Depuis les bons résultats de la campagne « les antibiotiques, c’est pas automatique » au début des années 2000, les actions de sensibilisation qui se sont succédé sont restées vaines. Or il y a urgence face à la montée des multirésistances bactériennes.
Pourtant, le phénomène est connu de longue date, rappelle Arno Muller, agent de l’Organisation mondiale de la santé (OMS) à la section des médicaments et produits de santé essentiels, mais il est passé inaperçu grâce au renouvellement de l’arsenal thérapeutique. Ce qui n’est plus le cas. « Si on ne fait rien, les bactéries vont devenir résistantes à tous les antibiotiques et on se retrouvera dans une ère pré-antibiotique, où il y aura un risque d’infection à la moindre opération et des infections impossibles à traiter. » D’où le plan de l’OMS signé en 2015 qui vise à éduquer les populations, surveiller les résistances et la consommation d’antibiotiques, réduire le nombre d’infections, optimiser l’usage des antimicrobiens chez l’homme, l’animal et dans l’environnement, et encourager la recherche.

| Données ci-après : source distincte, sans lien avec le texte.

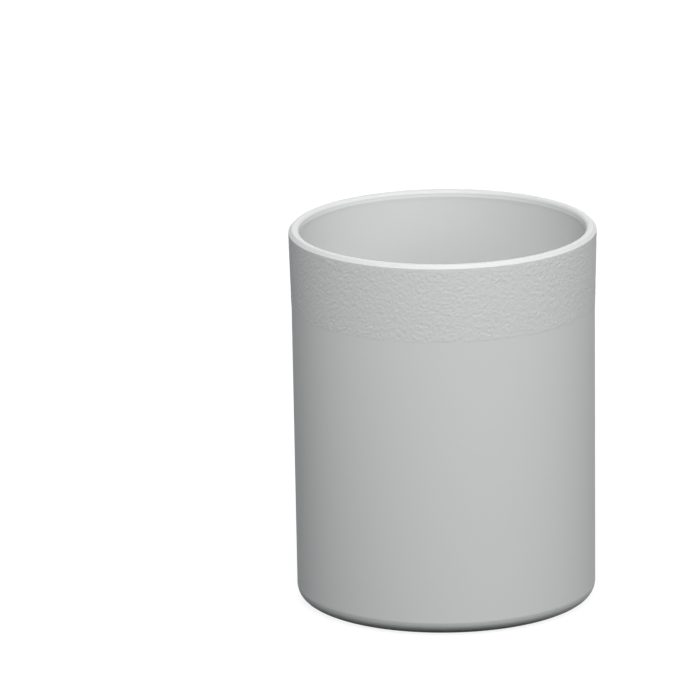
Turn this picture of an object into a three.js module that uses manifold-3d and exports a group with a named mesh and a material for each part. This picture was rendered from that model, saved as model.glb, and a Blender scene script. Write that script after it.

Des objectifs que l’on retrouve dans les plans européen et français, souligne le Pr Christian Brun-Buisson, délégué ministériel à l’antibiorésistance. Pour lui, la première action à mener est de sensibiliser le public et surtout les professionnels de santé, notamment les prescripteurs pour qu’ils utilisent les tests rapides d’orientation diagnostique (TROD) mis à leur disposition pour distinguer une angine bactérienne d’une angine virale, et ainsi éviter des prescriptions inutiles d’antibiotiques aujourd’hui estimées à environ 30 %. Il les invite également à se tenir informés des modifications des durées de traitement recommandées et appelle au développement de TROD capables de cibler l’antibiotique nécessaire dans chaque infection.
Une seule santé
L’antibiorésistance exige une prise en compte globale, associant santé humaine, animale et environnementale. Ce que l’OMS réunit dans le concept de « OneHealth », un seul monde, une seule santé. Le Dr Jacques Guérin, président du Conseil national de l’Ordre des vétérinaires, se félicite des progrès de ses pairs depuis 2012, qui ont permis de diminuer largement l’usage des antibiotiques chez les animaux de rente, en particulier des antibiotiques critiques comme les fluoroquinolones et les céphalosporines. Un succès que Claude Monneret, président honoraire de l’Académie nationale de pharmacie, aimerait pouvoir appliquer à la santé humaine. S’il s’insurge de voir réapparaître des cas de rougeole en France ou de tétanos en Italie, il préfère mettre en avant « les raisons d’espérer » et appelle tous les professionnels de santé à montrer l’exemple en se vaccinant. Il compte sur les pharmaciens pour promouvoir l’information sur les antibiotiques, sur les professionnels de santé pour utiliser les TROD à disposition, et sur les chercheurs et industriels pour développer de nouveaux antibiotiques et de nouvelles solutions comme les adjuvants aux antibiotiques ou les bactériophages.
« Tous les pharmaciens ont un rôle à jouer, qu’ils soient industriels, distributeurs, hospitaliers, dispensateurs à l’officine ou biologistes, affirme Anna Sarfati, membre du bureau du Conseil national de l’Ordre des pharmaciens (CNOP). Ils peuvent faciliter le bon usage des antibiotiques, prévenir la survenue d’infections en éduquant sur les méthodes de prévention, sensibiliser tout le monde, à tous les niveaux, pour que tous ensemble nous sauvions les antibiotiques. »
Débat organisé dans le cadre de la Journée de l'Ordre des pharmaciens.